Short problem: Give again, word for word, each line from the top of the listing through the line that holds "wasm.setup();".

Exercise material:

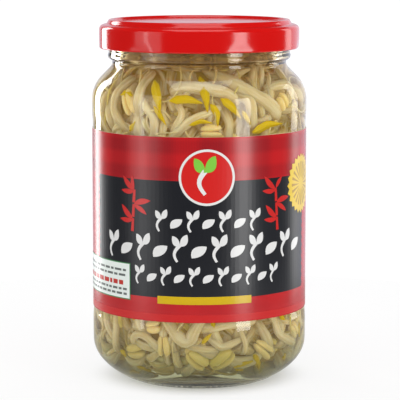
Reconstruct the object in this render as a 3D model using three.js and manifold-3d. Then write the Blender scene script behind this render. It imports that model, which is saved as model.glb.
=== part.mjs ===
// A glass preserving jar of bean sprouts in brine, closed by a red lug lid and wrapped in a paper label.
// Millimetres, +Z up. The origin is on the jar's axis, on the plane that the jar stands on.
import * as THREE from "three";
import { mergeVertices } from "three/addons/utils/BufferGeometryUtils.js";
import Module from "manifold-3d";

const wasm = await Module();
wasm.setup();

// Jar
const JAR_RADIUS = 36.75;
const LABEL_PANEL_RADIUS = 36.45;
const NECK_RADIUS = 29.7;
const FINISH_RADIUS = 30.9;
const BEAD_RADIUS = 31.3;
const BORE_RADIUS = 27.3;
const INNER_RADIUS = 34.3;
const FOOT_INNER_RADIUS = 22.8;
const FOOT_RADIUS = 24.4;
const PUSH_UP = 2.4;
const HEEL_TOP = 13.4;
const SHOULDER_START = 95.9;
const SHOULDER_ARC = 11.5;
const NECK_BASE = 108.2;
const BEAD_HEIGHT = 110.9;
const RIM_HEIGHT = 121.3;
const FLOOR_HEIGHT = 6.4;
const INNER_HEEL_TOP = 15.0;

// Lugs of the lid and threads of the jar
const LUGS = 6;
const LUG_HALF_ANGLE = THREE.MathUtils.degToRad(7);
const FIRST_LUG = THREE.MathUtils.degToRad(24 - 90);
const THREAD_RADIUS = 32.9;
const THREAD_START = THREE.MathUtils.degToRad(-10);
const THREAD_END = THREE.MathUtils.degToRad(32);
const THREAD_LOW = 116.1;
const THREAD_RISE = 1.2;
const THREAD_THICKNESS = 1.5;

// Lid
const LID_RADIUS = 34.15;
const LID_BOTTOM = 113.4;
const LID_TOP = 123.2;
const LID_SHEET = 0.3;
const LID_PANEL_DROP = 0.85;

// Label
const LABEL_BOTTOM = 24.9;
const LABEL_TOP = 86.4;
const LABEL_THICKNESS = 0.2;
const LABEL_CLEARANCE = 0.1;
const LABEL_SEAM_GAP = 4.0;

// Fill
const BRINE_LEVEL = 117.0;
const BRINE_GAP = 0.3;
const BRINE_INSIDE = 0.9;
const SPROUT_INSIDE = 1.4;
const HEAP_EDGE = 111.5;
const HEAP_TOP = 115.4;
const CORE_DEPTH = 3.2;

const SEGMENTS = 40;
const CORE_SEGMENTS = 16;

const colours = {
  glass: new THREE.MeshStandardMaterial({ color: 0xdfe9e4, roughness: 0.05, metalness: 0, transparent: true, opacity: 0.3 }),
  lid: new THREE.MeshStandardMaterial({ color: 0xd4141a, roughness: 0.25, metalness: 0 }),
  gasket: new THREE.MeshStandardMaterial({ color: 0xe9e6dc, roughness: 0.6, metalness: 0 }),
  label: new THREE.MeshStandardMaterial({ color: 0xb3201f, roughness: 0.45, metalness: 0 }),
  brine: new THREE.MeshStandardMaterial({ color: 0xe6dfb4, roughness: 0.05, metalness: 0, transparent: true, opacity: 0.3 }),
  sprout: new THREE.MeshStandardMaterial({ color: 0xd8caa0, roughness: 0.5, metalness: 0 }),
};

// Solids

// The closed solid of a geometry, with its faces turned outwards.
function solidOf(geometry) {
  const bare = geometry.index ? geometry.toNonIndexed() : geometry.clone();
  for (const name of Object.keys(bare.attributes)) {
    if (name !== "position") bare.deleteAttribute(name);
  }
  const merged = mergeVertices(bare, 1e-4);
  const index = merged.index.array;
  const kept = [];
  for (let i = 0; i < index.length; i += 3) {
    const [a, b, c] = [index[i], index[i + 1], index[i + 2]];
    if (a !== b && b !== c && c !== a) kept.push(a, b, c);
  }
  const build = (triangles) =>
    new wasm.Manifold(
      new wasm.Mesh({
        numProp: 3,
        vertProperties: new Float32Array(merged.attributes.position.array),
        triVerts: new Uint32Array(triangles),
      }),
    );
  const solid = build(kept);
  if (solid.volume() >= 0) return solid;
  const turned = [];
  for (let i = 0; i < kept.length; i += 3) turned.push(kept[i], kept[i + 2], kept[i + 1]);
  return build(turned);
}

function geometryOf(solid) {
  const mesh = solid.getMesh();
  const positions = new Float32Array(mesh.numVert * 3);
  for (let i = 0; i < mesh.numVert; i++) {
    positions.set(mesh.vertProperties.subarray(i * mesh.numProp, i * mesh.numProp + 3), i * 3);
  }
  const geometry = new THREE.BufferGeometry();
  geometry.setAttribute("position", new THREE.BufferAttribute(positions, 3));
  geometry.setIndex(new THREE.BufferAttribute(new Uint32Array(mesh.triVerts), 1));
  geometry.computeVertexNormals();
  return geometry;
}

const joined = (solids) => wasm.Manifold.union(solids);

// The largest body of a solid, without loose scraps.
function mainBody(solid) {
  return solid.decompose().reduce((a, b) => (a.volume() > b.volume() ? a : b));
}

const point = (r, z) => new THREE.Vector2(r, z);

// Points of an arc of an ellipse in the profile plane, its angles in degrees from the +r axis.
function arc(centre, semiR, semiZ, from, to, steps) {
  const points = [];
  for (let i = 0; i <= steps; i++) {
    const a = THREE.MathUtils.degToRad(from + ((to - from) * i) / steps);
    points.push(point(centre.x + semiR * Math.cos(a), centre.y + semiZ * Math.sin(a)));
  }
  return points;
}

function turned(profile, segments = SEGMENTS) {
  const geometry = new THREE.LatheGeometry(profile, segments);
  geometry.rotateX(Math.PI / 2);
  return solidOf(geometry);
}

// A profile moved sideways by a distance, to its left hand as it runs. Points on the axis stay on it.
function beside(profile, distance) {
  return profile.map((p, i) => {
    const before = profile[Math.max(i - 1, 0)];
    const after = profile[Math.min(i + 1, profile.length - 1)];
    const along = after.clone().sub(before).normalize();
    const x = p.x === 0 ? 0 : p.x - along.y * distance;
    return point(x, p.y + along.x * distance);
  });
}

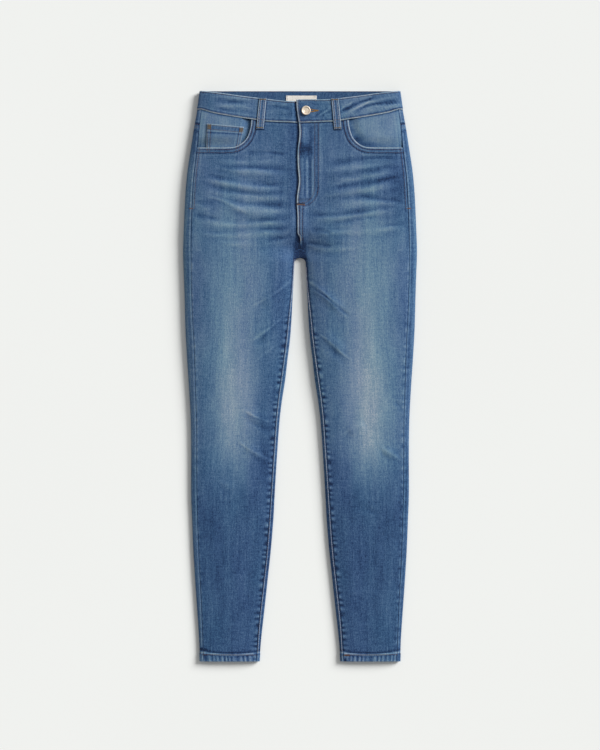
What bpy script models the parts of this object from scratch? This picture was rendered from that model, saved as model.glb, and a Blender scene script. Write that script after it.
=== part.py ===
"""Skinny jeans laid flat on their back: cut-and-sewn panels, each a thin wall of cloth.

Sizes are in millimetres until the meshes are made, in metres. Places on the garment are given as the
wearer's side (+1 left, -1 right), x out from the centre line, and down from the top of the waistband.
A piece's skin is a height over the table at depth 0; depth is how far a surface lies under that skin.
"""
import math

import bmesh
import bpy

MM = 0.001
LENGTH = 1027.0                 # waistband top to hem
TOP = LENGTH / 2                # row-frame y of the waistband top

# Cloth
CLOTH = 1.4                     # wall of a denim panel
BAND_CLOTH = 2.6                # waistband, several layers
BAND_PROUD = 0.8                # how far the waistband stands over the panels
POCKET_CLOTH = 1.2
SEAM_HALF = 0.15                # half of the gap between two pieces at a seam
ON_TOP = 0.3                    # gap under a piece that lies on another
HEM_TOP = LENGTH - 11.0
HEM_OUT = 0.5                   # the turned hem's extra cloth, outside and inside
HEM_IN = 0.9

# Fullness of the flat garment
ROUNDING = 2.6                  # how square the rounded sides are
WIDEST = ((556.0, 5.0), (756.0, 4.0))           # down, height of the widest point over the underside
FOLD = 6.0                      # width of the lower half of a side fold
SHOULDER_SHARE = 0.46           # part of a leg's width over which its side rounds up
LOOP_BED = 2.5                  # underside height over the back belt loops and waistband
LOOP_BED_END = (48.0, 74.0)     # down, where it falls to the next height
POCKET_BED = 1.7                # underside height over the back pockets
POCKET_BED_END = (252.0, 286.0)

# The fork between the legs
FORK_BASE = 309.6               # where the arch meets the legs' inner edges
FORK_HALF = 10.0                # arch half width
FORK_RISE = 9.0                 # arch height
FORK_REACH = 58.0               # how far the dip between the thighs runs up the front
FORK_FLOOR = 0.15               # height of the dip's floor, as a share of the fullness
FORK_FLOOR_END = 0.16

# Front closing
LAP = 4.5                       # how far each front reaches past the centre line
LAP_LIFT = 0.95                 # the over front rises and the under front sinks by this much
LAP_FADE = (5.5, 15.5)          # x over which that lift and drop fade out
LAP_END = (255.0, 267.0)        # down, where the lap narrows to a plain seam
LAP_LEVEL = 282.0               # down, where both fronts are level again
BAND_UNDERLAP = 18.0            # how far the waistband's right end runs under its left
BAND_OVER_LIFT = 0.6
BAND_OVER_FADE = (20.0, 30.0)
BAND_UNDER_DROP = 2.4
BAND_UNDER_FADE = (5.5, 14.0)

# down, half width of the garment at its side folds
SIDE_LINE = (
    (0.0, 180.0), (34.0, 185.0), (70.0, 191.5), (106.0, 197.0), (142.0, 202.5), (178.0, 206.0),
    (214.0, 208.0), (250.0, 209.5), (290.0, 210.8), (330.0, 209.5), (376.0, 208.0), (430.0, 206.5),
    (484.0, 203.4), (538.0, 199.8), (592.0, 197.0), (650.0, 196.2), (730.0, 196.2), (772.0, 194.6),
    (826.0, 192.4), (880.0, 189.2), (934.0, 185.4), (988.0, 181.8), (1027.0, 180.6))
# down, x of a leg's inner edge
INNER_LINE = (
    (FORK_BASE, FORK_HALF), (340.0, 11.7), (376.0, 13.5), (412.0, 15.3), (448.0, 18.0), (484.0, 22.5),
    (520.0, 26.6), (556.0, 32.2), (592.0, 36.6), (646.0, 40.6), (700.0, 44.0), (736.0, 46.0),
    (772.0, 48.0), (826.0, 52.4), (880.0, 58.2), (934.0, 64.0), (988.0, 70.0), (1027.0, 73.0))
# down, x of the side seam, which shows on the front
OUTSEAM = (
    (34.0, 177.0), (61.0, 180.9), (101.0, 184.5), (153.0, 190.8), (212.0, 194.4), (290.0, 196.2),
    (387.0, 194.4), (466.0, 190.4), (542.0, 188.2), (596.0, 186.5), (718.0, 185.9), (826.0, 182.7),
    (930.0, 177.5), (997.0, 175.0), (1027.0, 174.2))
# down, x of the inner leg seam below the fork
INSEAM = (
    (340.0, 14.3), (373.0, 17.4), (412.0, 21.6), (448.0, 25.2), (484.0, 29.9), (520.0, 34.8),
    (556.0, 39.8), (596.0, 43.9), (655.0, 47.9), (713.0, 51.8), (790.0, 56.9), (841.0, 61.2),
    (893.0, 67.0), (938.0, 72.0), (968.0, 74.9), (1000.0, 77.0), (1027.0, 78.4))
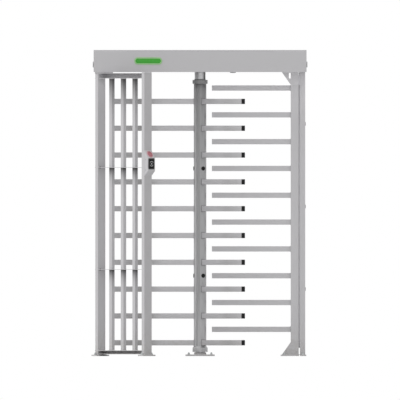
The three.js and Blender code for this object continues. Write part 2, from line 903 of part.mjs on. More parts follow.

Correct result:
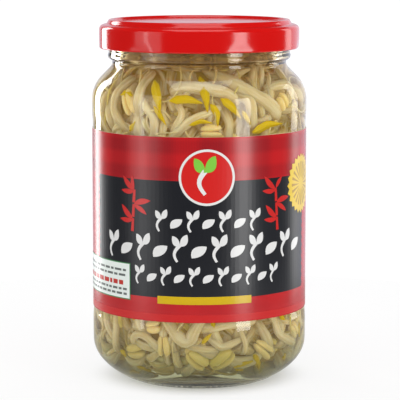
Reconstruct the object in this render as a 3D model using three.js and manifold-3d. Then write the Blender scene script behind this render. It imports that model, which is saved as model.glb.
=== part.mjs ===
// A glass preserving jar of bean sprouts in brine, closed by a red lug lid and wrapped in a paper label.
// Millimetres, +Z up. The origin is on the jar's axis, on the plane that the jar stands on.
import * as THREE from "three";
import { mergeVertices } from "three/addons/utils/BufferGeometryUtils.js";
import Module from "manifold-3d";

const wasm = await Module();
wasm.setup();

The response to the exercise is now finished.